I cried so hard, Invisible Audience. I piled tear- and snot-filled tissues in little mountains around me as my cats dozed nearby and I talked through and cried through and felt through every old fear I had about this. I sat with the knowledge that I have always held myself accountable for anything that happens, whether it is reasonable to or not, including whether it will ultimately be my fault for leaving if something happens to my cats while I’m gone.

Fifty minutes later, I felt wrung out but completely different. I would still miss my cats, but it would not be the end of me, and I wouldn’t be in a puddle of anxiety the whole time I was gone.

 

My friend sent me pictures and updates about my cats while I was in California. At some point, they learned to trust her enough that even if they’d gotten outside, I knew they would have known it was safe to go back in and wouldn’t have run off into the sunset like my greatest fears insisted.
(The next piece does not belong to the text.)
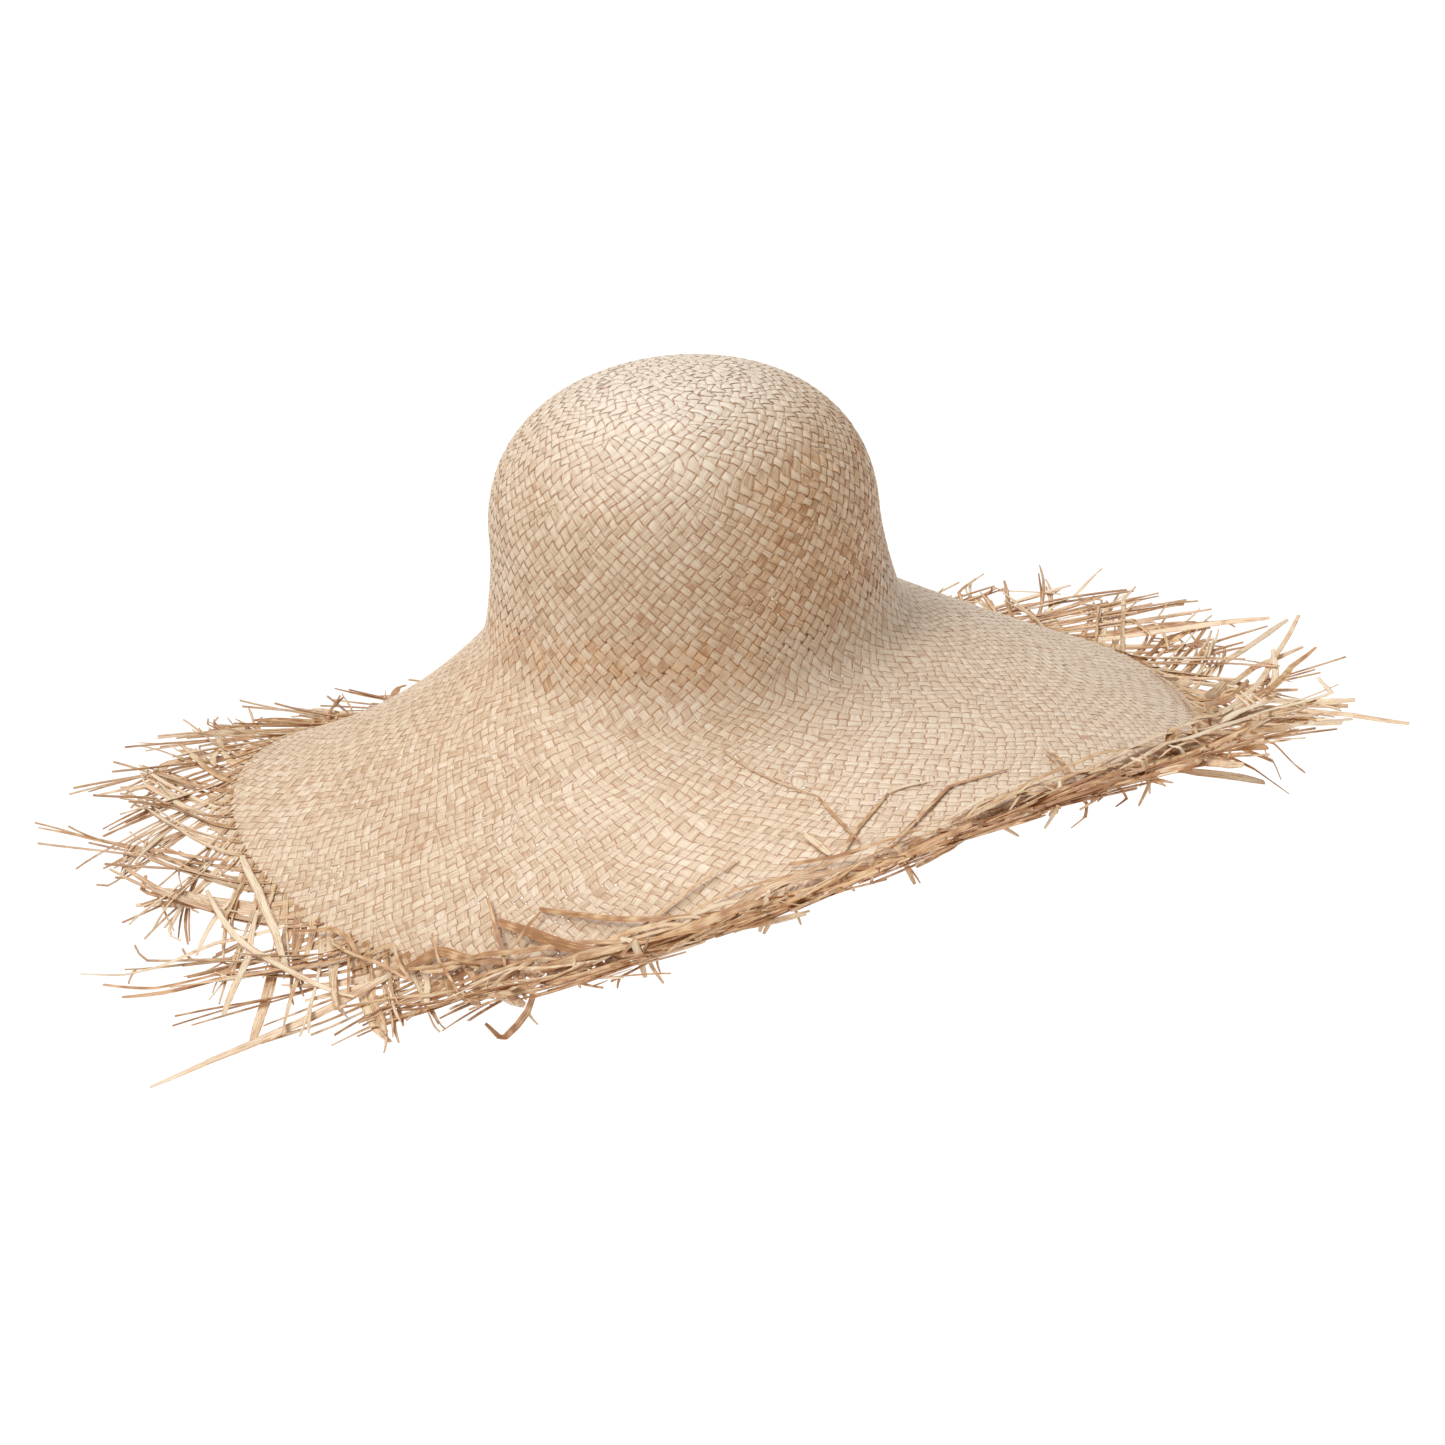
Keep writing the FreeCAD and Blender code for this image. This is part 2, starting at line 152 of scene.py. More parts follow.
class HatSurface:
    """The middle of the straw, as a grid over azimuth and the path from the tip.

    sigma is the conformal path: a strand at 45 degrees to the radial direction has
    azimuth + sigma or azimuth - sigma constant.
    """

    COLUMNS = 361
    CROWN_ROWS = 420
    BRIM_ROWS = 320

    def __init__(self):
        power = 2.0 / DOME_SQUARENESS
        turn = np.linspace(0.0, 0.5 * math.pi, 400)
        rise = CROWN_HEIGHT - DOME_BASE_HEIGHT
        wall = np.linspace(DOME_BASE_HEIGHT, JOIN_HEIGHT, 60)[1:]
        radius = np.concatenate([DOME_RADIUS * np.sin(turn) ** power, wall_radius(wall)])
        dome = DOME_BASE_HEIGHT + rise * np.maximum(np.cos(turn), 0.0) ** power
        height = np.concatenate([dome, wall])
        path = running_sum(np.hypot(np.diff(radius), np.diff(height)))
        self.crown_length = path[-1]
        even = np.linspace(0.0, self.crown_length, self.CROWN_ROWS)
        self.azimuth = np.linspace(0.0, TAU, self.COLUMNS)
        run = np.repeat(np.interp(even, path, radius)[:, None], self.COLUMNS, 1)
        level = np.repeat(np.interp(even, path, height)[:, None], self.COLUMNS, 1)
        outward = np.linspace(0.0, BRIM_LENGTH + LOOSE_LENGTH, self.BRIM_ROWS)
        slope = self.brim_slope(outward[:, None], self.azimuth[None, :])
        middle = middles(slope)
        run = np.concatenate([run, run[-1] + np.cumsum(np.cos(middle), 0) * outward[1]])
        level = np.concatenate([level, level[-1] - np.cumsum(np.sin(middle), 0) * outward[1]])
        self.path = np.concatenate([even, self.crown_length + outward[1:]])
        start = wall_radius(JOIN_HEIGHT)
        on_brim = (self.path > self.crown_length)[:, None]
        side = np.where(on_brim, run - start * (1.0 - SIDE_RATIO), run * SIDE_RATIO)
        self.side, self.front, self.level = side, run, level
        self.normal = self.normals()
        self.mean_run = 0.5 * (side + run).mean(1)
        first = int(np.searchsorted(self.mean_run, TIP_RADIUS))
        inverse = 1.0 / np.maximum(self.mean_run, 1e-6)
        growth = np.zeros_like(self.path)
        growth[1:] = middles(inverse) * np.diff(self.path)
        growth[:first] = growth[first]
        self.sigma = np.cumsum(growth)
        self.sigma -= self.sigma[first]
        self.sigma_join = self.sigma_at(self.crown_length)
        self.sigma_edge = self.sigma_at(self.crown_length + BRIM_LENGTH)
        self.sigma_end = float(self.sigma[-1])

    @staticmethod
    def brim_slope(distance, azimuth):
        """Slope below horizontal, in radians, at a distance out from the join."""
        share = np.clip(distance / BRIM_LENGTH, 0.0, 1.0)
        inner = wave(INNER_SLOPE, azimuth)
        slope = inner + (wave(OUTER_SLOPE, azimuth) - inner) * share
        slope = WALL_SLOPE + (slope - WALL_SLOPE) * smooth(distance / FLARE_LENGTH)
        past = np.maximum(distance - BRIM_LENGTH, 0.0)
        slope = slope + (fringe_slope(azimuth) - slope) * (1.0 - np.exp(-past / FRINGE_TURN))
        return np.radians(slope)

    def normals(self):
        points = round_axis(self.azimuth, self.side, self.front, self.level)
        along = np.gradient(points, self.path, axis=0)
        around = np.stack([-self.side * np.sin(self.azimuth), self.front * np.cos(self.azimuth),
                           np.gradient(self.level, self.azimuth, axis=1)], -1)
        normal = unit(np.cross(along, around))
        normal[0] = (0.0, 0.0, 1.0)
        return normal

    def sigma_at(self, path):
        return float(np.interp(path, self.path, self.sigma))

    def past_join(self, sigma):
        """Distance out from the join, negative on the crown."""
        return np.interp(sigma, self.sigma, self.path) - self.crown_length

    def sample(self, grid, azimuth, row):
        column = (azimuth % TAU) / TAU * (self.COLUMNS - 1)
        c0 = np.clip(np.floor(column).astype(int), 0, self.COLUMNS - 2)
        r0 = np.clip(np.floor(row).astype(int), 0, len(self.path) - 2)
        across, down = column - c0, row - r0
        if grid.ndim == 3:
            across, down = across[..., None], down[..., None]
        top = grid[r0, c0] * (1 - across) + grid[r0, c0 + 1] * across
        low = grid[r0 + 1, c0] * (1 - across) + grid[r0 + 1, c0 + 1] * across
        return top * (1 - down) + low * down

    def place(self, azimuth, sigma, lift):
        """Points lift above the middle of the straw."""
        row = np.interp(sigma, self.sigma, np.arange(len(self.path)))
        side, front, level, normal = (self.sample(grid, azimuth, row)
                                      for grid in (self.side, self.front, self.level, self.normal))
        depth = lift - 0.5 * STRAW_THICKNESS + 0.0 * azimuth
        return round_axis(azimuth, side, front, level) + normal * depth[..., None]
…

Meanwhile, I walked around unencumbered by snow with the sun on my face—one of my many reasons for spending Christmas away from home that makes it possible for me to live in the mountains otherwise.

 

This was different for me, Invisible Audience. I didn’t believe the story inside of me that told me the world was about to end, even as it ravaged my system and told me lies. Even when all my other coping mechanisms didn’t work to quell the anxiety, I knew what I was hearing wasn’t true. I knew that I had the tools to figure it out, and that I didn’t need to change my plans to acquiesce to a terror nearly as old as I am whose existence no longer helps me. And I knew I could trust my friend to take care of my cats, even though I’ve found it hard to trust people for so long.

 

Even if the cats had escaped, it wouldn’t mean my friend wasn’t trustworthy, or that I was to blame for leaving them. It would mean that cats are cats and sometimes shit happens.

 

Sometimes shit happens in the past, and in the present I can learn that I don’t have to keep carrying the fear that the past will repeat itself.